Abstract: Myanmar in which 70 percent of the population is rural people relies on agricultural sector for its economy. It contributes about 37.8 percent of the country’s GDP and employs about 50 percent of the labors (FAO, 2020). However, Myanmar’s agricultural sector is not well developed and does not stand as reliable livelihood for the people, especially for the youths, in rural areas. Hence, the people in rural areas have to seek more livelihood opportunities like leaving their farmlands and moving to other places for work. This situation has impact both on youths and on the agricultural sector which needs youths’ capacities for its development. Therefore, this study focuses on the challenges for the youths in rural areas in approaching their livelihoods, their contribution to agricultural development and how to support them in enhancing sustainable livelihoods in rural areas.

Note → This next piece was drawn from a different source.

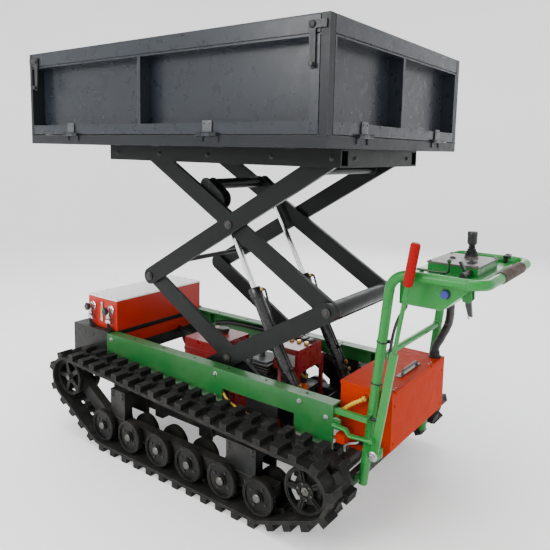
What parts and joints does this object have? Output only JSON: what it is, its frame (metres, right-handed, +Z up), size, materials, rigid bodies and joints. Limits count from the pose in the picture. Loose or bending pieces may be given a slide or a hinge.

This study is conducted through qualitative methods with the use of case study of Pa-O SAZ located in Southern Shan state of Myanmar. The findings result that youths have more challenges for access to natural capital and less challenges for access to physical, social and human capitals. Another significant finding is that both youths and the elders have challenges for access to knowledge or information on their livelihoods. The strengths of the youths for agricultural livelihoods are having more capabilities to adapt with new techniques, innovative ways as well as to connect with varieties of people. For their livelihoods, the youths make decision depending on the factors of having experiences and exposures, support from government and organizations, education, parents and families’ background and access to finance. This study also argues that sustainable livelihood is not only about getting more wages and profit but also about having job and social security. Though agriculture is not promising and reliable work in terms of wages or profit, it can still be regarded as a main livelihood in terms of sustainability in Pa-O SAZ. Hence, diversification becomes the most preferred livelihood strategy for all of the youths participated in this study. Therefore, the study suggests to promote the youths’ participation in agriculture through financial and technical supports from government, NGOs, CSOs, CBOs and the private sector in order to enhance more sustainable livelihoods in Pa-O SAZ.